Tiro as calças e desencaixo o fecho do sutiã para não deixá-lo fazer tanto esforço por causa do ferimento que pode se abrir. Ele me faz deitar no chão para ele e passeia as mãos pelo meu corpo, como se estivesse me conhecendo pela primeira vez. Explora cada centímetro meu com seus dedos. A inclinação de minha garganta, os seios, a barriga, até chegar no meu centro e acariciar através do fino tecido os pelos que mantenho aparados.
Eu fecho os olhos e tento me entregar quando ele começa a sugar os bicos rijos de meus seios, tomado pela libido. Mordisca-os e circula a aréola rosada com a ponta da língua. Suas mãos me possuem e tomam conta de mim com uma sede sexual incontida. Não permitem que eu vá a nenhum lugar longe dele.
Olho para baixo e tento me excitar com a visão de sua boca se banqueteando com meu corpo. Mas não sei, tem algo que ainda está me barrando. Tombo a cabeça para trás, vencida por uma força desconhecida. Algo está me impedindo.
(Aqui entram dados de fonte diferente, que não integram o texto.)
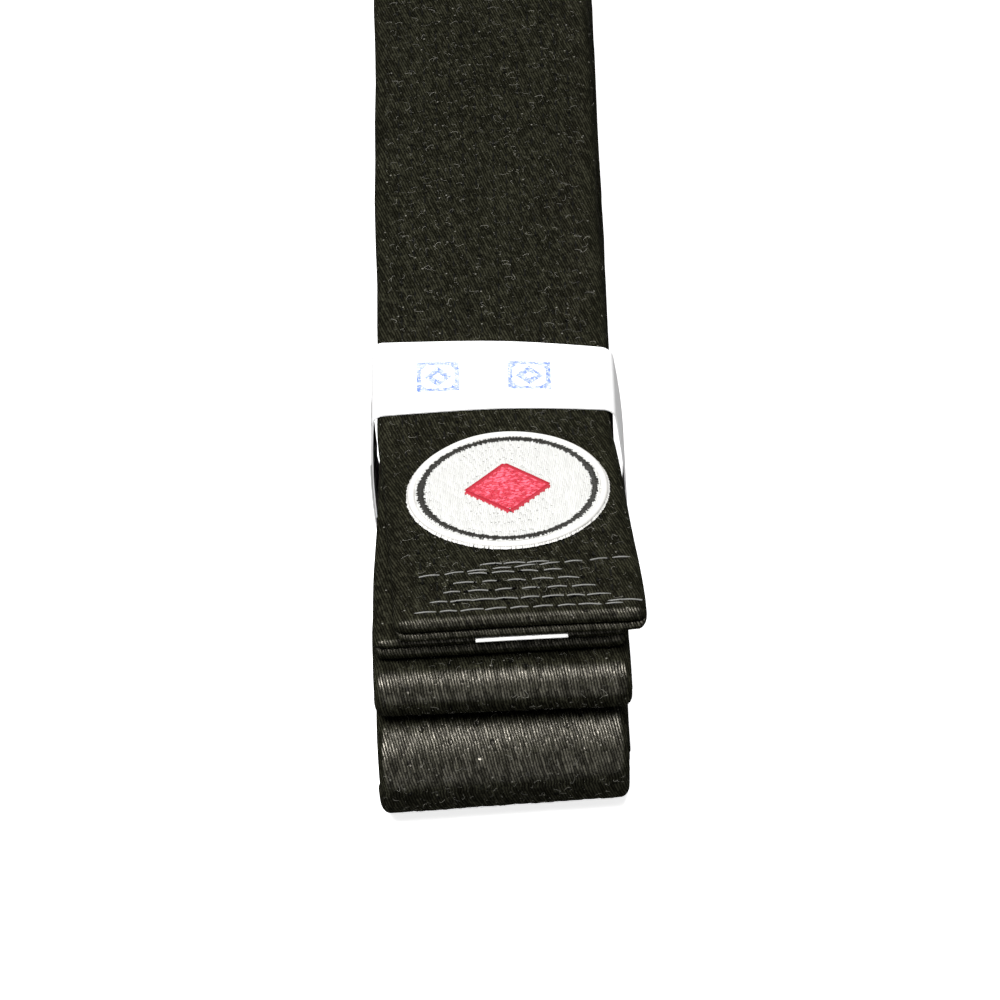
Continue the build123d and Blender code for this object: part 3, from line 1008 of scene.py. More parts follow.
def half_girths(x, half, thick):
    """Arc length of the section from the middle, for every column."""
    level = thick * edge_height(x, half)
    step = np.hypot(np.diff(x), np.diff(level))
    total = np.concatenate([[0], np.cumsum(step)])
    return total - total[len(total) // 2]


def mesh_object(name, points, faces, material, uv=None):
    """A mesh object from arrays; uv has one pair for each face corner."""
    mesh = bpy.data.meshes.new(name)
    mesh.from_pydata([tuple(p) for p in points], [], [tuple(int(i) for i in f) for f in faces])
    if uv is not None:
        layer = mesh.uv_layers.new(name="cloth")
        layer.data.foreach_set("uv", np.asarray(uv, np.float32).ravel())
    mesh.shade_smooth()
    mesh.materials.append(bpy.data.materials[material])
    mesh.validate()
    return shown(name, mesh)


def grid_faces(rows, columns, start=0, flip=False):
    """Quads of a grid of points."""
    i, j = np.meshgrid(np.arange(rows - 1), np.arange(columns - 1), indexing="ij")
    a = start + i * columns + j
    quads = np.stack([a, a + 1, a + columns + 1, a + columns], -1).reshape(-1, 4)
    return quads[:, ::-1] if flip else quads


def strap_piece(name, rings, first, last, tip_first, tip_last):
    """One closed stretch of the strap, with lips at a tip and a flat end elsewhere."""
    s = settings("strap")
    columns = section_columns()
    start, stop = first, last
    reach = s.corner + LIP_RUN
    if tip_first:
        start = int(np.searchsorted(rings["v"], rings["v"][first] + reach))
    if tip_last:
        stop = int(np.searchsorted(rings["v"], rings["v"][last] - reach))
    sides, x, v = sheet_points(rings, start, stop, columns)
    cut = slice(start, stop + 1)
    girth = np.array([half_girths(*row) for row in zip(x, rings["half"][cut], rings["thick"][cut])])
    us, vs = [girth, girth], [v, v]
    for wanted, index, direction in ((tip_first, first, 1), (tip_last, last, -1)):
        if not wanted:
            continue
        # Lips are added at the end of the arrays, which are turned about for the first tip.
        order = slice(None, None, -direction)
        for k, lip in enumerate(tip_points(rings, index, direction, columns)):
            side, u, v = sides[k][order], us[k][order], vs[k][order]
            extra = lip[::-1]
            walk = np.linalg.norm(np.diff(np.concatenate([side[-1:], extra]), axis=0), axis=2)
            lip_v = v[-1:] - direction * np.cumsum(walk, axis=0)
            sides[k] = np.concatenate([side, extra])[order]
            vs[k] = np.concatenate([v, lip_v])[order]
            us[k] = np.concatenate([u, np.repeat(u[-1:], len(extra), 0)])[order]
    rows, width = sides[0].shape[:2]
    points = np.concatenate([sides[0].reshape(-1, 3), sides[1].reshape(-1, 3)])
    top = grid_faces(rows, width)
    under = grid_faces(rows, width, rows * width, flip=True)
    corner = points[top[:, 0]]
    normal = np.cross(points[top[:, 1]] - corner, points[top[:, 3]] - corner)
    middle = len(top) // 2
    outward = rings["out"][(start + stop) // 2]
    if np.dot(normal[middle - width : middle + width].sum(0), outward) < 0:
        top, under = top[:, ::-1], under[:, ::-1]
    uv_top = np.stack([us[0].ravel()[top], vs[0].ravel()[top]], -1)
    whole = us[0][:, -1:]
    left_u, right_u = ((way * 2 * whole - us[1]).ravel() for way in (-1, 1))
    local = under - rows * width
    on_right = (local % width).min(1) >= width // 2
    u_under = np.where(on_right[:, None], right_u[local], left_u[local])
    uv_under = np.stack([u_under, vs[1].ravel()[local]], -1)
    uv = np.concatenate([uv_top.reshape(-1, 2), uv_under.reshape(-1, 2)])
    made = mesh_object(name, points, np.concatenate([top, under]), "black_satin", uv)
    weld = bmesh.new()
    weld.from_mesh(made.data)
    bmesh.ops.remove_doubles(weld, verts=weld.verts, dist=1e-6)
    open_edges = [e for e in weld.edges if e.is_boundary]
    loops = bmesh.ops.duplicate(weld, geom=open_edges)["geom"]
    rim = [e for e in loops if isinstance(e, bmesh.types.BMEdge)]
    caps = bmesh.ops.edgeloop_fill(weld, edges=rim)["faces"] if rim else []
    for face in caps:
        face.smooth = False
        if (face.normal.y < 0) == tip_first:
            face.normal_flip()
    weld.to_mesh(made.data)
    weld.free()
    return made


def finish_piece(piece, replaced=(), body=None):
    """Bind a piece to a body, if one is given, and hide the nodes it stands for."""
    if body:
        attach(piece, body)
    if replaced:
        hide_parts(*replaced)
    return piece


def hinge_blend(piece):
    """Bake a piece of the top layer's transform into its mesh and work out the ends of the line where the
    upper end lifts; nothing is bent.
    """
    s = settings("strap")
    level = float(layer_height(1, np.array(s.hinge_y)))
    centre = s.centre_x + s.hinge_offset
    start, end = (
        (centre - s.skew * away, s.hinge_y + away, level) for away in (HINGE_BEND, -HINGE_BEND / 2)
    )
    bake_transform(piece)
    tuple(start)
    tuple(end)


built = {}


def plies(prefix):
    """The names of the five plies of one stretch of the core."""
    return [f"{prefix}_{ply}" for ply in range(1, 6)]


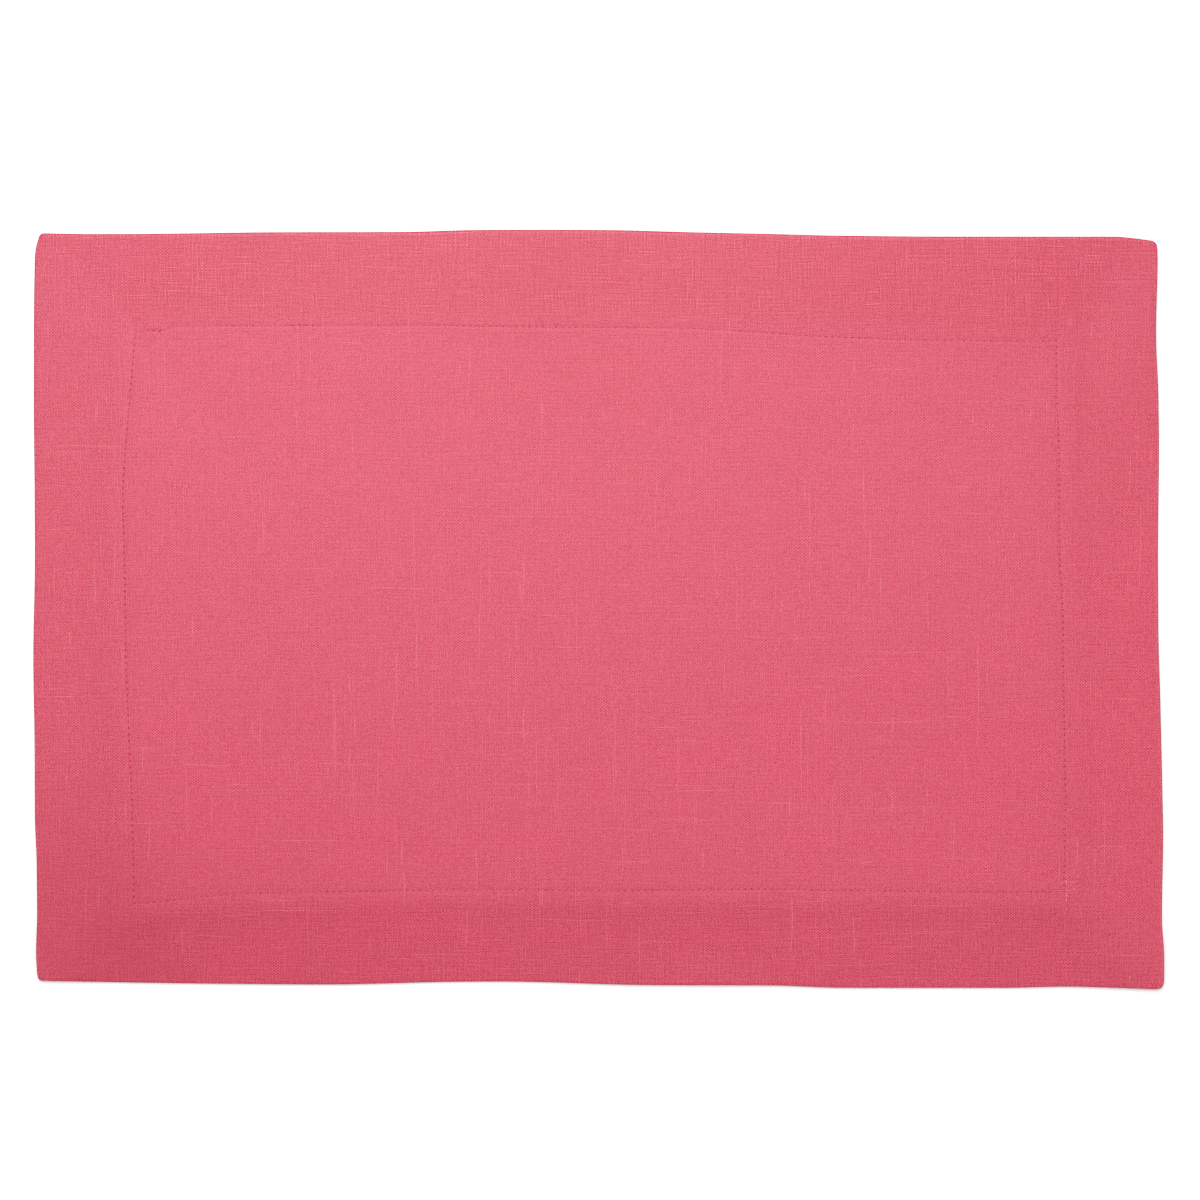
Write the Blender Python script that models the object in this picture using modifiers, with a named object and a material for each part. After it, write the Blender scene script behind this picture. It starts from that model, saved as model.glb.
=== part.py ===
# Fabric placemat: one cloth of plain-woven linen, hemmed all round and lying face up.
#
# Metres, +Z up. The origin is on the surface that the mat lies on, under the middle of
# its bounding box. +X runs along the long sides and +Y towards the far long side.
# The hem is turned to the underside, so the border is the thicker part of the one solid.

import math

import bmesh
import bpy
import numpy as np

MM = 0.001

# Driving sizes
LENGTH = 457 * MM
WIDTH = 305 * MM
CORNER_RADIUS = 1.7 * MM

# Cloth thickness
FULL_THICKNESS = 2.0 * MM    # a vertex weight of 1 stands for this thickness
FOLD_ROUNDING = 0.5 * MM     # the folded outer edge, above and below
FOLD_SEGMENTS = 3

# The four sides. "along" runs from the side's middle towards +X or +Y, "out" is how far
# the folded edge strays outwards from the plain rectangle, and "hem" is the depth from
# the folded edge to the row of stitching. All are in mm.
FAR_SIDE = (
    {"along": -229, "out": 0.1, "hem": 39.9},
    {"along": -188, "out": 0.2, "hem": 39.8},
    {"along": -160, "out": 0.4, "hem": 39.3},
    {"along": -148, "out": 0.5, "hem": 37.6},
    {"along": -80, "out": 1.0, "hem": 37.9},
    {"along": -20, "out": 1.9, "hem": 39.6},
    {"along": 35, "out": 1.0, "hem": 39.2},
    {"along": 95, "out": -0.5, "hem": 41.2},
    {"along": 150, "out": -0.9, "hem": 42.4},
    {"along": 215, "out": -0.9, "hem": 42.5},
    {"along": 229, "out": -1.8, "hem": 42.5},
)
NEAR_SIDE = (
    {"along": -229, "out": -1.6, "hem": 31.0},
    {"along": -190, "out": -0.9, "hem": 32.0},
    {"along": -150, "out": -0.4, "hem": 36.2},
    {"along": -110, "out": 0.0, "hem": 37.8},
    {"along": -40, "out": -1.2, "hem": 37.8},
    {"along": 20, "out": 0.3, "hem": 38.5},
    {"along": 70, "out": 0.5, "hem": 39.3},
    {"along": 110, "out": 1.4, "hem": 39.4},
    {"along": 165, "out": 1.4, "hem": 38.9},
    {"along": 195, "out": 0.9, "hem": 38.8},
    {"along": 229, "out": 1.8, "hem": 38.8},
)
LEFT_SIDE = (
    {"along": -153, "out": -0.6, "hem": 39.6},
    {"along": -124, "out": 0.0, "hem": 39.6},
    {"along": -84, "out": 0.8, "hem": 39.4},
    {"along": -20, "out": 1.4, "hem": 37.4},
    {"along": 22, "out": 0.7, "hem": 36.1},
    {"along": 45, "out": 0.8, "hem": 35.6},
    {"along": 87, "out": 1.2, "hem": 38.9},
    {"along": 115, "out": 1.1, "hem": 40.8},
    {"along": 144, "out": 0.7, "hem": 41.0},
    {"along": 153, "out": -1.4, "hem": 41.0},
)
RIGHT_SIDE = (
    {"along": -153, "out": 1.4, "hem": 40.6},
    {"along": -124, "out": 0.7, "hem": 40.2},
    {"along": -75, "out": 0.9, "hem": 39.5},
    {"along": -40, "out": 0.0, "hem": 39.3},
    {"along": -5, "out": -0.7, "hem": 38.9},
    {"along": 22, "out": -1.0, "hem": 40.0},
    {"along": 65, "out": -0.6, "hem": 40.7},
    {"along": 87, "out": -0.8, "hem": 41.3},
    {"along": 112, "out": -1.9, "hem": 40.4},
    {"along": 144, "out": -1.2, "hem": 40.4},
    {"along": 153, "out": -1.9, "hem": 40.4},
)

# Thickness in mm at a distance in mm beyond the row of stitching, negative towards the
# middle: one layer in the middle, the stitches' groove, the ridge of the raw edge that
# is turned in, then the two layers of the hem.
CLOTH_SECTION = (
    {"beyond": -14.0, "thick": 1.00},
    {"beyond": -2.5, "thick": 1.10},
    {"beyond": 0.0, "thick": 1.00},
    {"beyond": 1.8, "thick": 1.55},
    {"beyond": 6.5, "thick": 1.75},
    {"beyond": 9.5, "thick": 1.45},
    {"beyond": 24.0, "thick": 1.40},
    {"beyond": 36.0, "thick": 1.50},
)

# Lines of the mesh, as shares: 0 is the folded edge and 1 the row of stitching in a hem,
# and 0 and 1 are the two rows of stitching in the middle.
HEM_SHARES = (0.0, CORNER_RADIUS / (39 * MM), 0.15, 0.38, 0.60, 0.76, 0.84, 0.95)
LONG_MIDDLE_LINES = 27
SHORT_MIDDLE_LINES = 17
BESIDE_ROW = 0.012           # share of the middle between the row and the next line

# Finish, read from the photograph
CORAL_PINK = (0.66, 0.115, 0.165, 1.0)
CLOTH_ROUGHNESS = 0.92


def row_slopes(spots, values):
    """Slope of the curve at each row: level at a crest or hollow, so that none overshoots."""
    chords = np.diff(values) / np.diff(spots)
    before = chords[:-1]
    after = chords[1:]
    same_way = before * after > 0
    total = np.where(same_way, before + after, 1.0)
    inner = np.where(same_way, 2 * before * after / total, 0.0)
    return np.array([chords[0], *inner, chords[-1]])


def smooth_value(table, column, along):
    """One column's value in mm at a place in metres, on a smooth curve through the rows."""
    spots = np.array([row["along"] for row in table], dtype=float) * MM
    values = np.array([row[column] for row in table], dtype=float)
    slopes = row_slopes(spots, values)
    place = float(np.clip(along, spots[0], spots[-1]))
    k = int(np.clip(np.searchsorted(spots, place) - 1, 0, len(spots) - 2))
    span = spots[k + 1] - spots[k]
    t = (place - spots[k]) / span
    start = (1 + 2 * t) * (1 - t) ** 2 * values[k] + t * (1 - t) ** 2 * span * slopes[k]
    end = t * t * (3 - 2 * t) * values[k + 1] + t * t * (t - 1) * span * slopes[k + 1]
    return float(start + end)


def fold_line(table, half, along):
    """Distance of the folded edge from the middle of the mat."""
    return half + smooth_value(table, "out", along) * MM


def stitch_line(table, half, along):
    """Distance of the row of stitching from the middle of the mat."""
    return fold_line(table, half, along) - smooth_value(table, "hem", along) * MM


def across(low_side, high_side, half, station, along):
    """Place across the mat: stations 0 to 1 cross a hem, 1 to 2 the middle, 2 to 3 a hem."""
    low_fold = -fold_line(low_side, half, along)
    low_row = -stitch_line(low_side, half, along)
    high_row = stitch_line(high_side, half, along)
    high_fold = fold_line(high_side, half, along)
    return float(np.interp(station, (0, 1, 2, 3), (low_fold, low_row, high_row, high_fold)))


def stations(middle_lines):
    """Stations of the mesh lines from one folded edge to the other."""
    inner = [1 + BESIDE_ROW, *np.linspace(1, 2, middle_lines)[1:-1], 2 - BESIDE_ROW]
    high = [3 - share for share in reversed(HEM_SHARES)]
    return [*HEM_SHARES, 1.0, *inner, 2.0, *high]


def crossing(station_x, station_y):
    """Where a line from near to far meets a line from left to right."""
    x = 0.0
    y = 0.0
    for _ in range(8):
        x = across(LEFT_SIDE, RIGHT_SIDE, LENGTH / 2, station_x, y)
        y = across(NEAR_SIDE, FAR_SIDE, WIDTH / 2, station_y, x)
    return x, y


def beyond_row(x, y):
    """Distance outside the ring of stitching, negative inside it."""
    return max(
        -x - stitch_line(LEFT_SIDE, LENGTH / 2, y),
        x - stitch_line(RIGHT_SIDE, LENGTH / 2, y),
        -y - stitch_line(NEAR_SIDE, WIDTH / 2, x),
        y - stitch_line(FAR_SIDE, WIDTH / 2, x),
    )


def thickness(x, y):
    """Thickness of the cloth and its hem layers at a point of the mat."""
    places = [row["beyond"] * MM for row in CLOTH_SECTION]
    thicks = [row["thick"] * MM for row in CLOTH_SECTION]
    return float(np.interp(beyond_row(x, y), places, thicks))


def round_corners(columns, rows, vertex_at):
    """Draw each corner vertex in, so that the corner turns over three points."""
    inset = CORNER_RADIUS * (1 - math.sqrt(0.5))
    for i, inward_x in ((0, 1), (columns - 1, -1)):
        for j, inward_y in ((0, 1), (rows - 1, -1)):
            corner = vertex_at[i, j]
            corner.co.x += inward_x * inset
            corner.co.y += inward_y * inset


def make_sheet():
    """The flat underside as an open grid that follows the folded edges and the stitching."""
    stations_x = stations(LONG_MIDDLE_LINES)
    stations_y = stations(SHORT_MIDDLE_LINES)
    columns = len(stations_x)
    rows = len(stations_y)
    sheet = bmesh.new()
    bmesh.ops.create_grid(sheet, x_segments=columns - 1, y_segments=rows - 1, size=1)
    vertex_at = {}
    for vertex in sheet.verts:
        i = round((vertex.co.x + 1) / 2 * (columns - 1))
        j = round((vertex.co.y + 1) / 2 * (rows - 1))
        vertex_at[i, j] = vertex
    for (i, j), vertex in vertex_at.items():
        x, y = crossing(stations_x[i], stations_y[j])
        vertex.co = (x, y, 0.0)
    round_corners(columns, rows, vertex_at)
    return sheet


def centre_on_box(sheet):
    """Put the middle of the outline's box over the origin."""
    xs = [vertex.co.x for vertex in sheet.verts]
    ys = [vertex.co.y for vertex in sheet.verts]
    middle = ((min(xs) + max(xs)) / 2, (min(ys) + max(ys)) / 2)
    bmesh.ops.translate(sheet, verts=sheet.verts, vec=(-middle[0], -middle[1], 0))


def linen_material():
    """Matt coral-pink linen."""
    material = bpy.data.materials.new("linen")
    material.use_nodes = True
    shader = material.node_tree.nodes["Principled BSDF"]
    shader.inputs["Base Color"].default_value = CORAL_PINK
    shader.inputs["Roughness"].default_value = CLOTH_ROUGHNESS
    shader.inputs["Metallic"].default_value = 0.0
    material.diffuse_color = CORAL_PINK
    return material


def make_placemat(collection):
    """The cloth: the open sheet, thickened by its layers and rounded at the fold."""
    sheet = make_sheet()
    weights = [thickness(v.co.x, v.co.y) / FULL_THICKNESS for v in sheet.verts]
    centre_on_box(sheet)
    mesh = bpy.data.meshes.new("placemat")
    sheet.to_mesh(mesh)
    sheet.free()

    placemat = bpy.data.objects.new("placemat", mesh)
    collection.objects.link(placemat)
    mesh.materials.append(linen_material())

    layers = placemat.vertex_groups.new(name="layers")
    for index, weight in enumerate(weights):
        layers.add([index], weight, "REPLACE")

    solidify = placemat.modifiers.new("cloth and hem layers", "SOLIDIFY")
    solidify.thickness = FULL_THICKNESS
    solidify.offset = 1.0
    solidify.vertex_group = layers.name

    fold = placemat.modifiers.new("rounded fold", "BEVEL")
    fold.width = FOLD_ROUNDING
    fold.segments = FOLD_SEGMENTS
    fold.limit_method = "ANGLE"
    fold.angle_limit = math.radians(60)

    mesh.shade_smooth()
    return placemat


def main():
    for old in list(bpy.data.objects):
        bpy.data.objects.remove(old)
    collection = bpy.data.collections.new("fabric_placemat")
    bpy.context.scene.collection.children.link(collection)
    make_placemat(collection)


main()
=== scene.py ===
# A coral-pink linen placemat with a wide stitched hem, lying face up on a white table.
# The dictionaries and tables hold millimetres, and everything in Blender is in metres.
import math

import bpy
import numpy as np
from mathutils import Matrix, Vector, noise
from mathutils.bvhtree import BVHTree


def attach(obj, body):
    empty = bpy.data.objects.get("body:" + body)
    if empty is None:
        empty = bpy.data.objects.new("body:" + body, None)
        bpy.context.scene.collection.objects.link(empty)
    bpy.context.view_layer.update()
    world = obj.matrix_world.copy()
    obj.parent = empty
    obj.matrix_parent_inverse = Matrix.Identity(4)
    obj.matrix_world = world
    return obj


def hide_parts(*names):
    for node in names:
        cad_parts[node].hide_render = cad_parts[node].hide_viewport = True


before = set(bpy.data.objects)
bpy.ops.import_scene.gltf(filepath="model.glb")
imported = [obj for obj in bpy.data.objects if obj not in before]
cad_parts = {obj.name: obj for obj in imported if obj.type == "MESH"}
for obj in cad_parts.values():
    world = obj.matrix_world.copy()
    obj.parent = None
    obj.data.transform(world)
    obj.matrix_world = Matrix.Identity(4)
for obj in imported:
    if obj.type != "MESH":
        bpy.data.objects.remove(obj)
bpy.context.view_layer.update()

mm = 0.001


mat = {
    "length": 457,
    "width": 305,
    "cutLength": 549,         # of the flat linen, with the hems
    "cutWidth": 397,
    "cutArea": 0.216,         # square metres, less the corners cut off for the mitres
    "cornerRadius": {"left near": 2.0, "left far": 1.7, "right near": 3.2, "right far": 2.2},
    "layer": 0.45,            # thickness of the linen
    "air": 0.05,              # between two layers that are sewn together
    "longStitches": 140,      # along the far and near sides
    "shortStitches": 88,      # along the left and right sides
    "hemEdge": 1.3,           # from the row of stitching in to the hem's inner fold
    "turnedIn": 7.4,          # from the row out to the raw edge inside the hem
    "rollRadius": 0.475,      # of the outer fold, to the middle of the cloth
    "innerRadius": 0.25,      # of the hem's inner fold
}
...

Recuso-me a acreditar na possibilidade de algum princípio moralista querendo controlar minhas reações.
Dedos entram pela minha calcinha e alcançam minha fenda, circulam-na. Com isso, ele sabe que ainda não estou pronta. Olha-me por baixo dos cílios, levemente irritado com a minha lentidão. Agora vejo que ambos de nós temos sido duas pessoas constantemente instáveis emocionalmente um com o outro.
— Certo, quer fazer do jeito difícil — briga, impaciente.
Levanto a bunda para a calcinha ser retirada. Arquejo de susto quando ele abre bruscamente minhas pernas até o limite e, em seguida, mergulha em mim sem reservas.
Tenho certeza de que se fosse em alguma época atrás, eu estaria deleitada em saber que ainda sou desejada por ele.
Mas agora, só agora, eu gostaria que as coisas fossem um pouco mais diferentes entre nós. Ainda temos salvação ou é tarde demais?
A resposta é desconhecida.
Uma onda avassaladora me espanta de meus pensamentos profundos e me sacode com um espasmo de prazer. Arquejo. Estou dividida, acometida por um misto de sensações antagônicas, não sei se quero ou se não quero, mas...
— Oh, não — sussurro, ofegante e angustiada.
Fecho os olhos e gozo com força.
Me pergunto se é assim que Jerome se sentia quando eu o arrastava comigo para o mundo viciante do sexo. Ao obter minha resposta, me sinto a pior pessoa do mundo.
O que fizemos um para o outro, Jerome? O que fizemos?